The problem: Transcribe exactly the span of lines that begins the records and ends with the line holding "pieces: list[bpy.types.Object] = field(default_factory=list)", both boundary lines included.

Data supplied:
━━━━━━━━━━━━━━━━━━━━

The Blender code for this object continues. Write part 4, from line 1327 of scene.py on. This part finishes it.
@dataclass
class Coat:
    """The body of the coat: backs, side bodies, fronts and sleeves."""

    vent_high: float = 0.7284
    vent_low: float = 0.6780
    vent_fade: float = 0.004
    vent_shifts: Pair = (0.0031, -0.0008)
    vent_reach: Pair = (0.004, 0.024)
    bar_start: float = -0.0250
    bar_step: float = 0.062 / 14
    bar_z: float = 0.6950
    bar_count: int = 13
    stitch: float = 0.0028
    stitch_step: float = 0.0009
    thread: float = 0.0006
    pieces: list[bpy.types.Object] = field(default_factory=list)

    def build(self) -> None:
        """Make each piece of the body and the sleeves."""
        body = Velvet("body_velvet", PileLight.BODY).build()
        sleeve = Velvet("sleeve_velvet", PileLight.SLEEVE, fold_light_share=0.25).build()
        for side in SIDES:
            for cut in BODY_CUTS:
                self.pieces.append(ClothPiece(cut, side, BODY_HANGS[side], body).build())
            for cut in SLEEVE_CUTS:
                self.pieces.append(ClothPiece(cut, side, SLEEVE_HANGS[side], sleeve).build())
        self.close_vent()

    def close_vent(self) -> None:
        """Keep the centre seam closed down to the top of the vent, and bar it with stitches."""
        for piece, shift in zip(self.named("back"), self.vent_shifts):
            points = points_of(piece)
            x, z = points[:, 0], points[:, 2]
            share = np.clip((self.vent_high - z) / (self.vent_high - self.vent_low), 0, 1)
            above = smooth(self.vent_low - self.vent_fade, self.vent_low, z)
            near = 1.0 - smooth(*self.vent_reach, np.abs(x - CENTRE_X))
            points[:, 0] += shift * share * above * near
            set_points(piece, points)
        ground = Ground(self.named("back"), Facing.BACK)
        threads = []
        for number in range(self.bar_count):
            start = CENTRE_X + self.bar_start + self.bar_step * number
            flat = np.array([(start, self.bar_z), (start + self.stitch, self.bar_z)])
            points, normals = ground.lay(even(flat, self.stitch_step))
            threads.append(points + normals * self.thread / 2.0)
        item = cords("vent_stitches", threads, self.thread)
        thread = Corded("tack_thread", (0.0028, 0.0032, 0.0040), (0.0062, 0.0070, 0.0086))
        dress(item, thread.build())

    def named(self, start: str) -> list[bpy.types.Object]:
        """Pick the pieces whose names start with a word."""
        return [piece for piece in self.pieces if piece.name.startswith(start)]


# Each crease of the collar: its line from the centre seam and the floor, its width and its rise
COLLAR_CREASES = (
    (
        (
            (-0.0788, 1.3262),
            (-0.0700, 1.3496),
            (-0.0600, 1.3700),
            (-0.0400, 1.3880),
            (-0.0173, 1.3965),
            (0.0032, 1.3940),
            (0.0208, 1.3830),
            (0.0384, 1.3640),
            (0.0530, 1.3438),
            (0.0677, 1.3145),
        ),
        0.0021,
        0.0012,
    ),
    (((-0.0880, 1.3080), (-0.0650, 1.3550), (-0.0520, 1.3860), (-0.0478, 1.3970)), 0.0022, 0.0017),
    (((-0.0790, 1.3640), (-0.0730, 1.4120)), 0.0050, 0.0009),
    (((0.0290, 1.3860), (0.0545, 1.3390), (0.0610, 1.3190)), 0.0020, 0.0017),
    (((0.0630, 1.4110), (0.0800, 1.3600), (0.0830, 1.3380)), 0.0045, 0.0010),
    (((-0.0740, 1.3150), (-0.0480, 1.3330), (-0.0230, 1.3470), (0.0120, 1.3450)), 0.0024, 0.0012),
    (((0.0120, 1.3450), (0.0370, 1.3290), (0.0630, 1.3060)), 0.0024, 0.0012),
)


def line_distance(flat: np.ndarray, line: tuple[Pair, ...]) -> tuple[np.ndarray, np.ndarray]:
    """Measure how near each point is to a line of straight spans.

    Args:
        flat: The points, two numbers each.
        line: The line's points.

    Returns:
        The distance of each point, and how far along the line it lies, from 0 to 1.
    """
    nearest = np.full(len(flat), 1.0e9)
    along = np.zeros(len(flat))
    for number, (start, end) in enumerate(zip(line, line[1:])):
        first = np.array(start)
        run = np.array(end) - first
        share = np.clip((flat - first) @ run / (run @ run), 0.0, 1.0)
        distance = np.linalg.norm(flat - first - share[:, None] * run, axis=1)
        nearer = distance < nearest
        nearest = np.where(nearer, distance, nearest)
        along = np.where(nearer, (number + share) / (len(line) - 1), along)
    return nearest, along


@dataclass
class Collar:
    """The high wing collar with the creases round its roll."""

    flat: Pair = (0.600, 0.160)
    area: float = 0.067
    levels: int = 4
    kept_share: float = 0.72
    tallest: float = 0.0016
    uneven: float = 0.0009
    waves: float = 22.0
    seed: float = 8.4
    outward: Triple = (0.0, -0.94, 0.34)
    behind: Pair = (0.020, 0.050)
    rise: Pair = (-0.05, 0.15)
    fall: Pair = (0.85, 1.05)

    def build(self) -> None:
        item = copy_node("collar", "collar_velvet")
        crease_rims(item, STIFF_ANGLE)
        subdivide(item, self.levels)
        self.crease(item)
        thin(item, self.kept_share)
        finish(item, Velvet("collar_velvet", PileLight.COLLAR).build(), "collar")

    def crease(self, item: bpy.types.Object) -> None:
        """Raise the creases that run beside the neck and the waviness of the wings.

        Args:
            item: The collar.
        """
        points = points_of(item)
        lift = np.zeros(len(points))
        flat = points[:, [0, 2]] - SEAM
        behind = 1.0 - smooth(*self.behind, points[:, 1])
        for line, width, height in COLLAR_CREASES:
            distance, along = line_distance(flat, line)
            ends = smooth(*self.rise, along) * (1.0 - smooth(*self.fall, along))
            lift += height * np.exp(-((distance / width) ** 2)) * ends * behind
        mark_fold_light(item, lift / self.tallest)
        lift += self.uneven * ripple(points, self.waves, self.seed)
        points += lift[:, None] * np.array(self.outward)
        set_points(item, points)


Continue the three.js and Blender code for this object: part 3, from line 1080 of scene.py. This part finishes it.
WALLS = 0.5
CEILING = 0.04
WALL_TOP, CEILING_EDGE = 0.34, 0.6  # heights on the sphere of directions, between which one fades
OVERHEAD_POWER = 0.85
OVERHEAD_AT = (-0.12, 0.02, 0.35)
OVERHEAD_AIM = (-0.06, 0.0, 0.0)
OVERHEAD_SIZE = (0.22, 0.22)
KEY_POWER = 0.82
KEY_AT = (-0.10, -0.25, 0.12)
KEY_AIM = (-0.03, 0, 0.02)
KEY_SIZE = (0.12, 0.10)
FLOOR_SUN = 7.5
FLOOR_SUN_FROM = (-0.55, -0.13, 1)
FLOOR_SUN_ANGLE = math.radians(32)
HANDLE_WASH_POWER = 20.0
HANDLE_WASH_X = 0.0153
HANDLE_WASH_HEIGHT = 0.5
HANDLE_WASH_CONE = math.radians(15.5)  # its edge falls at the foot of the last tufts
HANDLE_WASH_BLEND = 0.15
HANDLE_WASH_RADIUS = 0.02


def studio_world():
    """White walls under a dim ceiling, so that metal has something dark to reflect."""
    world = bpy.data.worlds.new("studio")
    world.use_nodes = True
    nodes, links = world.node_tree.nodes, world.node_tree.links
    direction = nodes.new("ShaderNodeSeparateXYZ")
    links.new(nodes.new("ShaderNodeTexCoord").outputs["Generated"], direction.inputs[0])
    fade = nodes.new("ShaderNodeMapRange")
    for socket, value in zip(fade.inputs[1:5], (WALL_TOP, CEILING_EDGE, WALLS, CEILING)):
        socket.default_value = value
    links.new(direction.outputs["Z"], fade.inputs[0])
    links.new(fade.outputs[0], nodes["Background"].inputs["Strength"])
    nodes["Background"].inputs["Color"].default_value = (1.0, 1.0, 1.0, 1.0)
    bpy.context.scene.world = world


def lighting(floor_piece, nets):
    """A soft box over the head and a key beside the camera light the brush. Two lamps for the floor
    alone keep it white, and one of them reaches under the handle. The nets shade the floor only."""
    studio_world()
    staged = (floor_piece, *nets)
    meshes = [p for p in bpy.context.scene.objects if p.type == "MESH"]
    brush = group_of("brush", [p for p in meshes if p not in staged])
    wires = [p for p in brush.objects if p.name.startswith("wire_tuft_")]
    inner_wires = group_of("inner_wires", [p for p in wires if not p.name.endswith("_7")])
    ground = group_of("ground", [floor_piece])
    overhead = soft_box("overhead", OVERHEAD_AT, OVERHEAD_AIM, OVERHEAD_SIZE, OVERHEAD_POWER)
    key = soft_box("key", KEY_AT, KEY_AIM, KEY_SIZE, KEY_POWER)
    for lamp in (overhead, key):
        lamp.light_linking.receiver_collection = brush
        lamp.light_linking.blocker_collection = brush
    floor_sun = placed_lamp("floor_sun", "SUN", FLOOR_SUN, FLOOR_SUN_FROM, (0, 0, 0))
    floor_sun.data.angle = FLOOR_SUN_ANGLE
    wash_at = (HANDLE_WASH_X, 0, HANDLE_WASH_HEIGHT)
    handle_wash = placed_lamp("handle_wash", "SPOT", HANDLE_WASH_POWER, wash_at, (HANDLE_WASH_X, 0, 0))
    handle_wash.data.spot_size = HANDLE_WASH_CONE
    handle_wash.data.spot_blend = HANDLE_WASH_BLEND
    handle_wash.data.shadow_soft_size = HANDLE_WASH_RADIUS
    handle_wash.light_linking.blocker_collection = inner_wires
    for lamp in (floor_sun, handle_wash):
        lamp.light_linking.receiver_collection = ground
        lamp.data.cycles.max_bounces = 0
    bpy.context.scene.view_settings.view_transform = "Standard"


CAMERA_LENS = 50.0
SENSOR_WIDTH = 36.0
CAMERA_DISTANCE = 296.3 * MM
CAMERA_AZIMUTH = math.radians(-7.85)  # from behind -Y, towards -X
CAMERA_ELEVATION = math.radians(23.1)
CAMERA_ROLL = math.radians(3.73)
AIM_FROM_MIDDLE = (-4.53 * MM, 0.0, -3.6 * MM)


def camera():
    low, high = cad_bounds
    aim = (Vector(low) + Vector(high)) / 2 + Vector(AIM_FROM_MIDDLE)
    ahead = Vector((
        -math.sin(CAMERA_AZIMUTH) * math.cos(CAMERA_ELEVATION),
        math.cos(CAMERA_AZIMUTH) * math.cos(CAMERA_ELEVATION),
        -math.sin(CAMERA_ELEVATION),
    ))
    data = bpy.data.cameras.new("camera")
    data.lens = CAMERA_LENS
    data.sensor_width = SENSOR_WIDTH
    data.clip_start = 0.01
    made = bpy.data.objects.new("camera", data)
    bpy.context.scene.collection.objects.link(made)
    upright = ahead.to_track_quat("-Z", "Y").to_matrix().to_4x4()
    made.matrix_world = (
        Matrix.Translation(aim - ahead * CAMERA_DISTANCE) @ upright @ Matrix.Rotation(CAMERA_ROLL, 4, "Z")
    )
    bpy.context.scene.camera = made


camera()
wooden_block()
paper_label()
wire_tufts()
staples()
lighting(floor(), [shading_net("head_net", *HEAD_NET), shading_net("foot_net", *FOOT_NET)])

━━━━━━━━━━━━━━━━━━━━

Task response:
The Blender code for this object continues. Write part 4, from line 1327 of scene.py on. This part finishes it.
@dataclass
class Coat:
    """The body of the coat: backs, side bodies, fronts and sleeves."""

    vent_high: float = 0.7284
    vent_low: float = 0.6780
    vent_fade: float = 0.004
    vent_shifts: Pair = (0.0031, -0.0008)
    vent_reach: Pair = (0.004, 0.024)
    bar_start: float = -0.0250
    bar_step: float = 0.062 / 14
    bar_z: float = 0.6950
    bar_count: int = 13
    stitch: float = 0.0028
    stitch_step: float = 0.0009
    thread: float = 0.0006
    pieces: list[bpy.types.Object] = field(default_factory=list)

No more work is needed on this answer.